The role of the eluent is to transport the sample through the system and contribute to the selectivity of the separation.
The eluent is a solution of a salt in water, that also acts as a buffer, providing stable pH. The most common type of elution in IC is an isocratic elution, where the eluent has a constant concentration and composition during the entire run. Another possibility is a gradient elution, where the eluent concentration is changed during the separation.
|Parameter||Effect on retention in anion IC|
|Ion strength||The eluting ability increases with eluent ionic strength. The selectivity among ions of equal charge is only marginal, whereas the selectivity between ions of different charge (mono- or polyvalent) is far more sensitive to changes in ion strength.|
|pH||The retention times for anions of weak acids increase when the pH of the eluent increases in the vicinity of the pKa of the acid. This is due to the sample ion charge being controlled by the eluent pH – the more basic the eluent, the stronger the negative charge. In a suppressed system, the eluent pH is substantially higher than the pKa's of most analytes, with the excep- tion of, e.g., acetate or phosphate ions|
|Temperature||The ion exchange rate between the statio- nary and the mobile phase increases with increasing temperature. The viscosity of the eluent, and thereby the column back- pressure, decreases and can give a better separation efficiency. The temperature can also affect the column selectivity.|
|Flow rate||The ions are eluted faster with high eluent flow rates, but faster elution will decrease the separation efficiency. The flow rate is also limited by the pressure durability of the separation column.|
|Buffer salt||The eluting power of the eluent, and also to some extent its selectivity, are affected by the anion of the eluent (through its pKa value). A change of salt will normally also result in a change of the eluent pH.|
The two most common eluents for the separation of anions are based on carbonate or hydroxide as eluting anion. The carbonate eluent is an aqueous solution of carbonate and hydrogen carbonate salts, and has the advantage that the total ionic strength as well as the proportions of the monovalent (HCO3 - ) and divalent (CO3 2- ) ions can be varied to optimize the retention time and the selectivity between monovalent and multivalent sample ions.

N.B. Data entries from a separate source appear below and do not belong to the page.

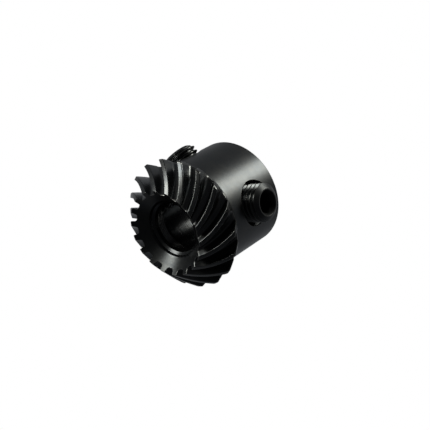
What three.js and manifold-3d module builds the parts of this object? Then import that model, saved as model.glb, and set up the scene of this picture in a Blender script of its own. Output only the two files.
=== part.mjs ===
// Spiral bevel pinion with a plain cylindrical hub, held on its shaft by two
// socket set screws.  Millimetres, +Z up.
//
// Frame: the gear axis is +Z.  The origin is the centre of the hub's flat back
// face, which lies on Z = 0; the small (toe) end of the teeth points up.  +X
// runs through the first set screw.
//
// The pinion is one piece of steel: hub, heel shoulder, 18 left-hand spiral
// teeth, dished toe face and through bore.  Its two set screws are separate
// pieces that travel along their own tapped holes, 120 degrees apart.

import * as THREE from 'three';
import { mergeVertices } from 'three/addons/utils/BufferGeometryUtils.js';
import Module from 'manifold-3d';

const wasm = await Module();
wasm.setup();

// ---------------------------------------------------------------- dimensions
const TEETH = 18;
const LATHE_SEGMENTS = 72;

// blank profile, as radius and height
const HUB_R = 8.65;
const BACK_CHAMFER = 0.3;
const HUB_TOP_Z = 10.96;          // hub ends in a small fillet under the heel shoulder
const FILLET_R = 8.755;
const FILLET_Z = 11.215;
const SHOULDER_R = 9.60;          // foot of the heel face
const SHOULDER_Z = 12.05;
const HEEL_TIP_R = 10.49;         // large end of the face cone
const HEEL_TIP_Z = 13.69;
const TOE_TIP_R = 6.77;           // small end of the face cone
const TOE_TIP_Z = 17.65;
const TOE_LAND = 0.18;            // narrow flat that breaks the toe corner
const BORE_R = 4.0;
const BORE_MOUTH_R = 4.54;        // chamfered mouths of the bore
const DISH_Z = 15.82;             // bottom of the dished toe face

// tooth space, as a root line under the face cone
const ROOT_TOE_R = 6.02;
const ROOT_TOE_Z = 17.03;
const ROOT_HEEL_R = 9.10;         // the spaces run out through the shoulder
const ROOT_HEEL_Z = 11.56;
const LAND_WIDTH = 0.85;          // top land, measured round the axis
const FLANK_LEAD = 0.40;          // how fast each side of a space closes with depth
const FLANK_TRAIL = 0.08;
const TWIST = 25.7;               // turn of a tooth from toe to heel, degrees
const EDGE_PHASE = 81.4;          // leading edge of tooth 0 at mid face, degrees
const SPACE_STEPS = 10;

// set screws
const SCREW_AXIS_Z = 5.41;
const SCREW_ANGLES = [0, 120];
const SCREW_END_R = [10.73, 10.18];   // socket end, measured from the gear axis
const SCREW_R = 2.90;
const SCREW_LENGTH = 6.0;
const SCREW_END_CHAMFER_R = 2.14;
const SCREW_END_CHAMFER_H = 0.63;
const SOCKET_AF = 3.0;
const SOCKET_DEPTH = 2.6;
const SOCKET_MOUTH_R = 1.98;
const SOCKET_MOUTH_H = 0.25;
const POINT_R = 2.0;
const POINT_CHAMFER = 0.8;
const CUP_R = 1.5;
const CUP_DEPTH = 0.6;
const HOLE_R = 3.22;
const HOLE_MOUTH_R = 3.55;
const HOLE_MOUTH_DEPTH = 0.75;

// ------------------------------------------------------------------- helpers
function solidOf(geometry) {
  const g = geometry.index ? geometry.toNonIndexed() : geometry.clone();
  for (const name of Object.keys(g.attributes)) if (name !== 'position') g.deleteAttribute(name);
  const merged = mergeVertices(g, 1e-5);
  const index = merged.index.array, tris = [];
  for (let i = 0; i < index.length; i += 3) {
    const a = index[i], b = index[i + 1], c = index[i + 2];
    if (a !== b && b !== c && c !== a) tris.push(a, b, c);
  }
  const mesh = new wasm.Mesh({
    numProp: 3,
    vertProperties: new Float32Array(merged.attributes.position.array),
    triVerts: new Uint32Array(tris),
  });
  mesh.merge();
  let solid = new wasm.Manifold(mesh);
  if (solid.volume() < 0) {
    const flipped = [];
    for (let i = 0; i < tris.length; i += 3) flipped.push(tris[i], tris[i + 2], tris[i + 1]);
    solid = new wasm.Manifold(new wasm.Mesh({ numProp: 3, vertProperties: mesh.vertProperties, triVerts: new Uint32Array(flipped) }));
  }
  return solid;
}

function geometryOf(solid) {
  const m = solid.getMesh();
  const g = new THREE.BufferGeometry();
  g.setAttribute('position', new THREE.BufferAttribute(new Float32Array(m.vertProperties), 3));
  g.setIndex(new THREE.BufferAttribute(new Uint32Array(m.triVerts), 1));
  g.computeVertexNormals();
  return g;
}

// a body of revolution about Z from [radius, height] points
function revolve(points, segments) {
  const g = new THREE.LatheGeometry(points.map(([r, z]) => new THREE.Vector2(r, z)), segments);
  g.rotateX(Math.PI / 2);
  return g;
}

const lerp = (a, b, t) => a + (b - a) * t;

// --------------------------------------------------------------- pinion body
function blank() {
  const faceR = TOE_TIP_R, faceZ = TOE_TIP_Z;
  const profile = [
    [BORE_R, BORE_MOUTH_R - BORE_R],
    [BORE_MOUTH_R, 0],
    [HUB_R - BACK_CHAMFER, 0],
    [HUB_R, BACK_CHAMFER],
    [HUB_R, HUB_TOP_Z],
    [FILLET_R, FILLET_Z],
    [SHOULDER_R, SHOULDER_Z],
    [HEEL_TIP_R, HEEL_TIP_Z],
    [faceR, faceZ - 0.04],
    [faceR - TOE_LAND, faceZ],
    [BORE_MOUTH_R, DISH_Z],
    [BORE_R, DISH_Z - (BORE_MOUTH_R - BORE_R)],
    [BORE_R, BORE_MOUTH_R - BORE_R],
  ];
  return solidOf(revolve(profile, LATHE_SEGMENTS));
}

// One tooth space.  A straight prism of the space's section is extruded, then
// each of its points is carried to the bevel: the third coordinate runs from
// toe to heel, the second from root to above the face cone.
function rootPoint(s) {
  return [lerp(ROOT_TOE_R, ROOT_HEEL_R, s), lerp(ROOT_TOE_Z, ROOT_HEEL_Z, s)];
}

function tipPoint(s) {
  return [lerp(TOE_TIP_R, HEEL_TIP_R, s), lerp(TOE_TIP_Z, HEEL_TIP_Z, s)];
}

function toothSpace(index) {
  const shape = new THREE.Shape();
  const side = [[0.55, 0], [0.9, 0.09], [1, 0.26], [1, 0.63], [1, 1], [1, 1.35]];
  shape.moveTo(-side[0][0], side[0][1]);
  for (const [u, v] of side) shape.lineTo(u, v);
  for (const [u, v] of [...side].reverse()) shape.lineTo(-u, v);
  const g = new THREE.ExtrudeGeometry(shape, { depth: 1, steps: SPACE_STEPS, bevelEnabled: false });
  const p = g.attributes.position;
  for (let i = 0; i < p.count; i++) {
    const u = p.getX(i), v = p.getY(i), s = lerp(-0.14, 1.16, p.getZ(i));
    const [rr, zr] = rootPoint(s), [rt, zt] = tipPoint(s);
    const r = lerp(rr, rt, v), z = lerp(zr, zt, v);
    const depth = Math.hypot(rt - rr, zt - zr);
    const openTip = (2 * Math.PI / TEETH) * rt - LAND_WIDTH;
    const bulge = 0.08 * depth * (v - v * v);               // slightly rounded flanks
    const lead = openTip / 2 - FLANK_LEAD * depth * (1 - v) - bulge;
    const trail = openTip / 2 - FLANK_TRAIL * depth * (1 - v) - bulge;
    const centre = THREE.MathUtils.degToRad(EDGE_PHASE + TWIST * (s - 0.5) + 360 / TEETH * index)
      + openTip / 2 / rt;
    const a = centre + lerp(-lead, trail, (u + 1) / 2) / r;
    p.setXYZ(i, r * Math.cos(a), r * Math.sin(a), z);
  }
  return solidOf(g);
}

// Turns a body whose own axis is +Z so that it points outwards at a screw's
// angle, at the height of the screw holes.
function toScrewAxis(geometry, angle) {
  const g = geometry;
  g.rotateY(Math.PI / 2);
  g.rotateZ(THREE.MathUtils.degToRad(angle));
  g.translate(0, 0, SCREW_AXIS_Z);
  return g;
}

function screwHole(angle) {
  const mouthBottom = Math.sqrt(HUB_R ** 2 - HOLE_MOUTH_R ** 2) - HOLE_MOUTH_DEPTH + 0.55;
  const profile = [
    [0, 2.6], [HOLE_R, 2.6], [HOLE_R, mouthBottom],
    [HOLE_MOUTH_R, mouthBottom + (HOLE_MOUTH_R - HOLE_R)],
    [HOLE_MOUTH_R, HUB_R + 1], [0, HUB_R + 1],
  ];
  return solidOf(toScrewAxis(revolve(profile, 32), angle));
}

let body = blank();
for (let i = 0; i < TEETH; i++) body = body.subtract(toothSpace(i));
for (const angle of SCREW_ANGLES) body = body.subtract(screwHole(angle));

// ----------------------------------------------------------------- set screw
function setScrew(endR, angle) {
  const top = endR, bottom = endR - SCREW_LENGTH;
  const outer = [
    [0, bottom + CUP_DEPTH],
    [CUP_R, bottom],
    [POINT_R, bottom],
    [SCREW_R, bottom + POINT_CHAMFER],
    [SCREW_R, top - SCREW_END_CHAMFER_H],
    [SCREW_END_CHAMFER_R, top],
    [0, top],
  ];
  let screw = solidOf(revolve(outer, 32));
  const hexR = SOCKET_AF / Math.sqrt(3);
  const hexShape = new THREE.Shape();
  for (let i = 0; i < 6; i++) {
    const a = Math.PI / 6 + i * Math.PI / 3;
    if (i === 0) hexShape.moveTo(hexR * Math.cos(a), hexR * Math.sin(a));
    else hexShape.lineTo(hexR * Math.cos(a), hexR * Math.sin(a));
  }
  hexShape.closePath();
  const hex = new THREE.ExtrudeGeometry(hexShape, { depth: SOCKET_DEPTH + 1, bevelEnabled: false });
  hex.translate(0, 0, top - SOCKET_DEPTH);
  const mouth = revolve([[0, top - SOCKET_MOUTH_H - 0.6], [SOCKET_MOUTH_R - 0.55, top - SOCKET_MOUTH_H - 0.1],
    [SOCKET_MOUTH_R, top], [SOCKET_MOUTH_R, top + 0.5], [0, top + 0.5]], 32);
  screw = screw.subtract(solidOf(hex)).subtract(solidOf(mouth));
  return toScrewAxis(geometryOf(screw), angle);
}

// ------------------------------------------------------------------ assembly
const blackOxide = () => new THREE.MeshStandardMaterial({ color: 0x2b2e31, roughness: 0.42, metalness: 0.85 });
const screwBlack = () => new THREE.MeshStandardMaterial({ color: 0x222427, roughness: 0.38, metalness: 0.85 });

const group = new THREE.Group();

const pinion = new THREE.Mesh(geometryOf(body), blackOxide());
pinion.name = 'bevel_pinion';
group.add(pinion);

SCREW_ANGLES.forEach((angle, i) => {
  const screw = new THREE.Mesh(setScrew(SCREW_END_R[i], angle), screwBlack());
  screw.name = `set_screw_${i + 1}`;
  group.add(screw);
});

export default group;
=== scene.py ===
# Spiral bevel pinion with two socket set screws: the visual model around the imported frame.
# The gear axis is +Z, the hub's back face is Z = 0.  Lengths in this script are millimetres
# until a mesh is made, where MM turns them into metres.
import bpy, math
import numpy as np
from mathutils import Matrix, Vector


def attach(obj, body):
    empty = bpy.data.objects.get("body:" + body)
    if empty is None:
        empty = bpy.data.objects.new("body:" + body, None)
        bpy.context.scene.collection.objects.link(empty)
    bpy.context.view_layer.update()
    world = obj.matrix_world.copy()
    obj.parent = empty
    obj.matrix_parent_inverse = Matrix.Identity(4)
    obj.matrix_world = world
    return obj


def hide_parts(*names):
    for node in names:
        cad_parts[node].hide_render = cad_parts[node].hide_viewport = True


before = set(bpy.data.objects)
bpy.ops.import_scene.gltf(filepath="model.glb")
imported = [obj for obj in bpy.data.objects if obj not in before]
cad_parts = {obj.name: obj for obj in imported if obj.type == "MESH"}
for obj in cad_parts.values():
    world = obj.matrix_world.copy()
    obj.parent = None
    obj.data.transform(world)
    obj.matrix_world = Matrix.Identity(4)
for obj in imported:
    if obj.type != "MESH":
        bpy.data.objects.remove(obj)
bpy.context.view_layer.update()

MM = 0.001
TAU = 2 * math.pi

# ------------------------------------------------------------------ dimensions
TEETH = 18
HUB_R, BORE_R, MOUTH_R = 8.65, 4.0, 4.54
TOE_T = (6.75, 17.62)             # toe end of the face cone
HEEL_T = (10.48, 13.69)           # heel end of the face cone
DISH_IN = (4.54, 15.82)           # foot of the dished toe face
FOOT = (9.60, 12.05)              # foot of the heel face
SHOULDER = (9.10, 11.56)          # on the 45 degree shoulder under it, where the tooth spaces run out
ROOT_TOE_R, ROOT_HEEL = 6.02, (9.10, 11.56)
LAND = 0.85
FLANK_LEAD, FLANK_TRAIL = 0.40, 0.08
HEEL_BREAK = 0.19                 # broken edge round the heel ends of the teeth
TWIST = math.radians(25.7)
PHASE = math.radians(81.4)
SCREW_Z = 5.41
SCREW_ANGLE = (0.0, 120.0)
SCREW_END = (10.73, 10.18)
SCREW_LEN = 6.0
PITCH = 0.75
MAJOR, MINOR = 2.98, 2.56


def lerp(a, b, t):
    return a + (b - a) * t


# ---------------------------------------------------------------- mesh helpers
def make_object(name, verts, faces, mats, mat_index=None, smooth_angle=40):
    me = bpy.data.meshes.new(name)
    me.from_pydata((np.asarray(verts) * MM).tolist(), [], faces)
    me.validate()
    ob = bpy.data.objects.new(name, me)
    bpy.context.scene.collection.objects.link(ob)
    for m in mats:
        me.materials.append(m)
    if mat_index is not None:
        me.polygons.foreach_set("material_index", np.asarray(mat_index, dtype=np.int32))
    shade(me, smooth_angle)
    return ob


def shade(me, angle=40):
    me.polygons.foreach_set("use_smooth", [True] * len(me.polygons))
    me.set_sharp_from_angle(angle=math.radians(angle))
    me.update()


def grid_faces(rows, cols, closed_rows):
    faces = []
    n = rows if closed_rows else rows - 1
    for i in range(n):
        a, b = i * cols, ((i + 1) % rows) * cols
        for j in range(cols):
            k = (j + 1) % cols
            faces.append((a + j, a + k, b + k, b + j))
    return faces


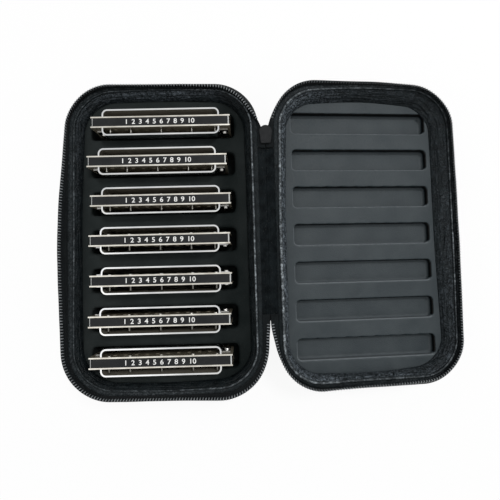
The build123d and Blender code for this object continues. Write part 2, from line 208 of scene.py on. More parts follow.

However, the main drawback of carbonate eluent is fact that it still gives some background conductivity after the suppressor reaction, where carbonic acid (H2CO3) is formed. The carbonate eluent is usually used to perform isocratic separations.
Hydroxide eluents are commonly used for gradient elution. The advantage of using a hydroxide eluent is that it is transformed into pure water in the suppressor reaction, and consequently gives a very low background conductivity.